[CHALLENGE] Exactly reproduce the lines that follow.

[STORED DATA]
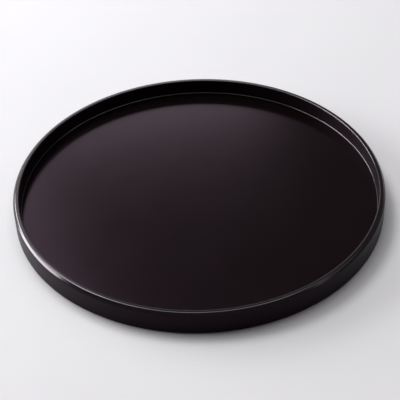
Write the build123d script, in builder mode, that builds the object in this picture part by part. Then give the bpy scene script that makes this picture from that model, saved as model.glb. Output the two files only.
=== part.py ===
from build123d import *

import math
import os

# Round lacquered serving tray of bent wood, lying flat on its foot.
# Frame: +Z up, the origin on the table under the tray's centre. Sizes are in millimetres.
#
# The wall is bent hoops glued face to face: a full-height outer hoop, lined by a well hoop above
# the floor and a foot hoop below it. The plywood floor sits in the groove between those two, and
# bamboo pegs hold it through the outer hoop. A bead of filler bevels the corner above the floor
# and the one below it, and lacquer covers everything.

# Finished tray, lacquer included
TRAY_RADIUS = 150.0
TRAY_HEIGHT = 20.0
WALL_THICKNESS = 5.0
FLOOR_TOP = 7.0
FLOOR_UNDERSIDE = 2.5

# Bevel round the outside of the lip, and the rounding of the bevel's two edges
LIP_BEVEL = 2.0
LIP_BEVEL_ROUNDING = 1.5

# Roundings of the finished surface
LIP_INNER_ROUNDING = 0.9
FOOT_OUTER_ROUNDING = 1.8
FOOT_INNER_ROUNDING = 0.8
CORNER_ROUNDING = 0.8

# Lacquer, and the bevel that the filler makes under it
LACQUER = 0.4
FILLER_BEVEL = 0.8

# Wall and floor stock
OUTER_HOOP_THICKNESS = 2.3
FACE_VENEER = 0.5
CROSSBAND = 0.85

# Lap joints of the hoops: each end is halved and lies on the other, over an arc in degrees
LAP_ARC = 12.0
GLUE_LINE = 0.1
OUTER_LAP_AZIMUTH = 90.0
WELL_LAP_AZIMUTH = 210.0
FOOT_LAP_AZIMUTH = 330.0

# Bamboo pegs, driven through the outer hoop into the edge of the floor
PEG_COUNT = 8
PEG_RADIUS = 0.8
PEG_LENGTH = 12.0
FIRST_PEG_AZIMUTH = 22.5

# How far a cutting shape runs on past what it cuts
OVERCUT = 1.0

# Sizes that follow from the ones above
well_radius = TRAY_RADIUS - WALL_THICKNESS
flat_floor_radius = well_radius - CORNER_ROUNDING
wood_radius = TRAY_RADIUS - LACQUER
wood_well_radius = well_radius + LACQUER
hoop_joint_radius = wood_radius - OUTER_HOOP_THICKNESS
floor_low = FLOOR_UNDERSIDE + LACQUER
floor_high = FLOOR_TOP - LACQUER
floor_middle = (floor_low + floor_high) / 2
core_low = floor_low + FACE_VENEER + CROSSBAND
core_high = floor_high - FACE_VENEER - CROSSBAND


def nearest_corner(section, radius, height):
    """The corner of a half section that is nearest to a radius and a height."""
    return section.vertices().sort_by_distance((radius, height))[0]


def tray_section(depth):
    """Half section of the tray, a given depth below its finished surface, as radius by height.

    The bevel moves inwards square to its own face, so it gets shorter with depth."""
    inner = well_radius + depth
    outer = TRAY_RADIUS - depth
    top = TRAY_HEIGHT - depth
    floor = FLOOR_TOP - depth
    underside = FLOOR_UNDERSIDE + depth
    with BuildSketch() as section:
        with BuildLine():
            Polyline(
                (0, underside),
                (inner, underside),
                (inner, depth),
                (outer, depth),
                (outer, top),
                (inner, top),
                (inner, floor),
                (0, floor),
                close=True,
            )
        make_face()
        bevel = LIP_BEVEL - depth * (2 - math.sqrt(2))
        chamfer(nearest_corner(section, outer, top), length=bevel)
        fillet(nearest_corner(section, outer - bevel, top), radius=LIP_BEVEL_ROUNDING - depth)
        fillet(nearest_corner(section, outer, top - bevel), radius=LIP_BEVEL_ROUNDING - depth)
        fillet(nearest_corner(section, inner, top), radius=LIP_INNER_ROUNDING - depth)
        fillet(nearest_corner(section, outer, depth), radius=FOOT_OUTER_ROUNDING - depth)
        fillet(nearest_corner(section, inner, depth), radius=FOOT_INNER_ROUNDING - depth)
    return section.sketch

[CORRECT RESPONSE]
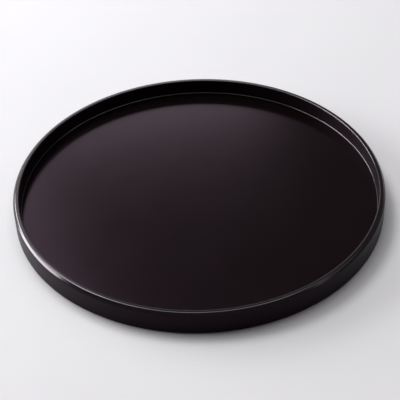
Write the build123d script, in builder mode, that builds the object in this picture part by part. Then give the bpy scene script that makes this picture from that model, saved as model.glb. Output the two files only.
=== part.py ===
from build123d import *

import math
import os

# Round lacquered serving tray of bent wood, lying flat on its foot.
# Frame: +Z up, the origin on the table under the tray's centre. Sizes are in millimetres.
#
# The wall is bent hoops glued face to face: a full-height outer hoop, lined by a well hoop above
# the floor and a foot hoop below it. The plywood floor sits in the groove between those two, and
# bamboo pegs hold it through the outer hoop. A bead of filler bevels the corner above the floor
# and the one below it, and lacquer covers everything.

# Finished tray, lacquer included
TRAY_RADIUS = 150.0
TRAY_HEIGHT = 20.0
WALL_THICKNESS = 5.0
FLOOR_TOP = 7.0
FLOOR_UNDERSIDE = 2.5

# Bevel round the outside of the lip, and the rounding of the bevel's two edges
LIP_BEVEL = 2.0
LIP_BEVEL_ROUNDING = 1.5

# Roundings of the finished surface
LIP_INNER_ROUNDING = 0.9
FOOT_OUTER_ROUNDING = 1.8
FOOT_INNER_ROUNDING = 0.8
CORNER_ROUNDING = 0.8

# Lacquer, and the bevel that the filler makes under it
LACQUER = 0.4
FILLER_BEVEL = 0.8

# Wall and floor stock
OUTER_HOOP_THICKNESS = 2.3
FACE_VENEER = 0.5
CROSSBAND = 0.85

# Lap joints of the hoops: each end is halved and lies on the other, over an arc in degrees
LAP_ARC = 12.0
GLUE_LINE = 0.1
OUTER_LAP_AZIMUTH = 90.0
WELL_LAP_AZIMUTH = 210.0
FOOT_LAP_AZIMUTH = 330.0

# Bamboo pegs, driven through the outer hoop into the edge of the floor
PEG_COUNT = 8
PEG_RADIUS = 0.8
PEG_LENGTH = 12.0
FIRST_PEG_AZIMUTH = 22.5

# How far a cutting shape runs on past what it cuts
OVERCUT = 1.0

# Sizes that follow from the ones above
well_radius = TRAY_RADIUS - WALL_THICKNESS
flat_floor_radius = well_radius - CORNER_ROUNDING
wood_radius = TRAY_RADIUS - LACQUER
wood_well_radius = well_radius + LACQUER
hoop_joint_radius = wood_radius - OUTER_HOOP_THICKNESS
floor_low = FLOOR_UNDERSIDE + LACQUER
floor_high = FLOOR_TOP - LACQUER
floor_middle = (floor_low + floor_high) / 2
core_low = floor_low + FACE_VENEER + CROSSBAND
core_high = floor_high - FACE_VENEER - CROSSBAND


def nearest_corner(section, radius, height):
    """The corner of a half section that is nearest to a radius and a height."""
    return section.vertices().sort_by_distance((radius, height))[0]


def tray_section(depth):
    """Half section of the tray, a given depth below its finished surface, as radius by height.

    The bevel moves inwards square to its own face, so it gets shorter with depth."""
    inner = well_radius + depth
    outer = TRAY_RADIUS - depth
    top = TRAY_HEIGHT - depth
    floor = FLOOR_TOP - depth
    underside = FLOOR_UNDERSIDE + depth
    with BuildSketch() as section:
        with BuildLine():
            Polyline(
                (0, underside),
                (inner, underside),
                (inner, depth),
                (outer, depth),
                (outer, top),
                (inner, top),
                (inner, floor),
                (0, floor),
                close=True,
            )
        make_face()
        bevel = LIP_BEVEL - depth * (2 - math.sqrt(2))
        chamfer(nearest_corner(section, outer, top), length=bevel)
        fillet(nearest_corner(section, outer - bevel, top), radius=LIP_BEVEL_ROUNDING - depth)
        fillet(nearest_corner(section, outer, top - bevel), radius=LIP_BEVEL_ROUNDING - depth)
        fillet(nearest_corner(section, inner, top), radius=LIP_INNER_ROUNDING - depth)
        fillet(nearest_corner(section, outer, depth), radius=FOOT_OUTER_ROUNDING - depth)
        fillet(nearest_corner(section, inner, depth), radius=FOOT_INNER_ROUNDING - depth)
    return section.sketch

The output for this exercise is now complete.